Key questions answered on water reforms to protect consumers and environment
Here are some key questions answered.
– What is the problem?
There has been growing anger about the state of the privatised water industry.
Pollution in England's rivers, coasts and lakes, hikes to bills, shareholder dividends and bosses' bonuses, along with the well-publicised financial woes of the biggest water firm Thames Water, have led to calls for action to tackle what the Government and others have labelled a 'broken' sector.
There is also the looming issue of future water supplies in the face of climate change which is bringing more extreme weather.
That means a rising risk of drought like the one currently gripping swathes of England and leading to restrictions on supplies for millions of people, heatwaves which push up demand and intense downpours which overwhelm water and sewage systems.
Climate change, along with a growing population and historic underinvestment in water infrastructure such as reservoirs, are putting pressure on future supplies and the natural environment.
– How does the water system work in England and Wales?
It is a 'regulated monopoly' in which a series of private water companies in England are responsible for supplying households in their area with drinking water and/or removing and treating sewage.
Ofwat regulates the financial conduct and health of the water firms, while the Drinking Water Inspectorate ensures water supplies are safe for consumers, and the Environment Agency and to a lesser extent Natural England regulate environmental issues around water.
Ofwat is also the economic regulator for water companies in Wales, which is mostly supplied by not-for-profit Welsh Water.
Unlike with energy companies, you cannot change your water company, so there is no competition between the firms.
Instead a five-yearly system known as the 'price review' involves water companies putting in proposals to economic regulator Ofwat on how much they can charge on bills and what they will deliver in return.
The regulator determines a final settlement – which can then be contested by the firms and ruled on by the Competition and Markets Authority (CMA).
– What was the Independent Water Commission?
With the new Government's postbag on environmental issues dominated by concerns over water, ministers launched an independent water commission led by Sir Jon Cunliffe, former deputy governor of the Bank of England, to conduct a wholesale review of the water sector.
But the terms of reference excluded renationalising the industry.
– Why not renationalise water services?
Many countries have publicly-owned water services, and some campaigners see it as the only way to ensure that public interest is favoured over private profits.
They complain that the owners of water companies have loaded them with debt and paid out large profits to shareholders over the years since privatisation, while putting insufficient investment into infrastructure and hiking bills.
But ministers have insisted that renationalising the sector is not the answer, with Environment Secretary Steve Reed warning it would cost £100 billion and slow down efforts to curb pollution as efforts to return them to public ownership would be snarled up in legal wrangles.
– What did the review say?
It made 88 recommendations, with key ones including a recommendation to overhaul the sector's regulators and replace them with one body for England and one body for Wales.
For England, this would see Ofwat and the Drinking Water Inspectorate abolished, and the removal of the environmental regulation functions for the Environment Agency and Natural England.

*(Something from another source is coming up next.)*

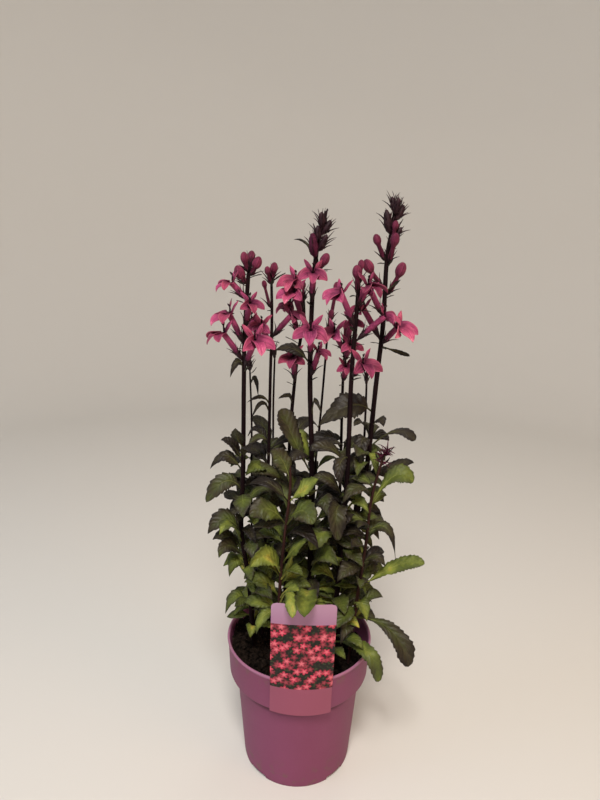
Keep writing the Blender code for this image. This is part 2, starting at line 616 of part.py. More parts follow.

It also recommends measures such as expanding the role of the voluntary Consumer Council for Water into an ombudsman to give stronger protection to customers and a clearer route to resolving complaints, and the introduction of a national social tariff.
And on the environment, it calls for stronger regulation on abstraction, sludge, drinking water standards and water supply, improving the process where companies collect and analyse wastewater discharges and compulsory water metering and greater water reuse and rainwater harvesting schemes.

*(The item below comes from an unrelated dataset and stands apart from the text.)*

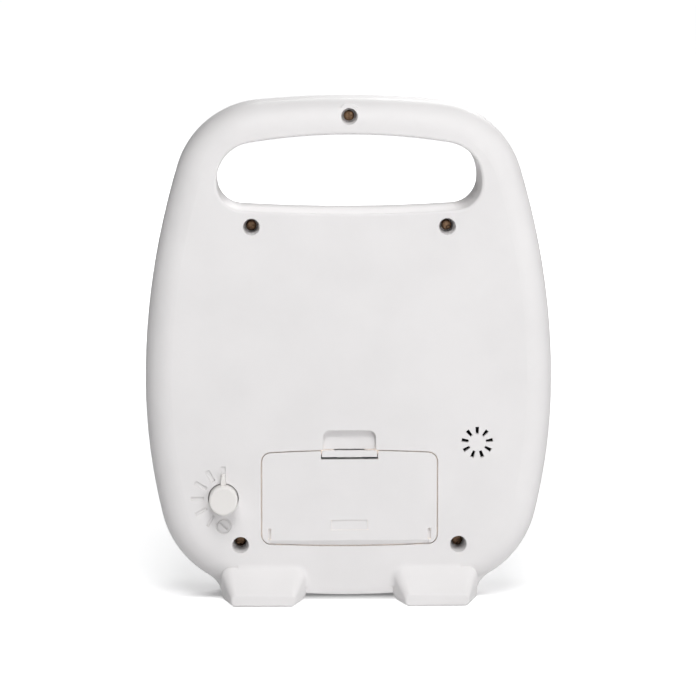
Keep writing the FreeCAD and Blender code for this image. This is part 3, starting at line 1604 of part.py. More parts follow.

Sir Jon has warned that all the issues outlined in the report need to be addressed to solve the fundamental problem with the sector.
– What is the Government doing now?
Environment Secretary Steve Reed has already announced abolishing Ofwat and rolling the four separate regulators into a 'single, powerful' body acting on behalf of customers, investors and the environment, in one of five recommendations the Government will fast-track.
He has also pledged to halve pollution from the water sector by 2030, a higher target than previously, albeit from a higher baseline of 2024 compared to the previous start date of 2021.
And he said the Government would be consulting on all 88 different recommendations in Sir Jon's report, as well as pointing to securing £104 billion in investment from water companies and more powers to the regulator.
– Will it be enough?
Mr Reed has said the reforms will protect customers from the kind of bill hikes seen this year, attract investment into the sector and clean up rivers, lakes and seas.
Water UK, which represents water companies, welcomed the review's recommendations, saying they would 'establish the foundations to secure our water supplies, support economic growth and end sewage entering our rivers and seas'.
But critics continue to call for more fundamental reform, including nationalising companies such as heavily-indebted Thames Water, battling to secure funding to shore up its creaking finances and responsible for major pollution incidents.
River Action chief executive James Wallace accused the commission of falling short, leaving 'the current failed privatised water company model intact.'
And Richard Benwell, a member of the Independent Water Commission's expert advisory group and chief executive of Wildlife and Countryside Link, said reforms would 'fall short' without proper funding and a clear steer from Government.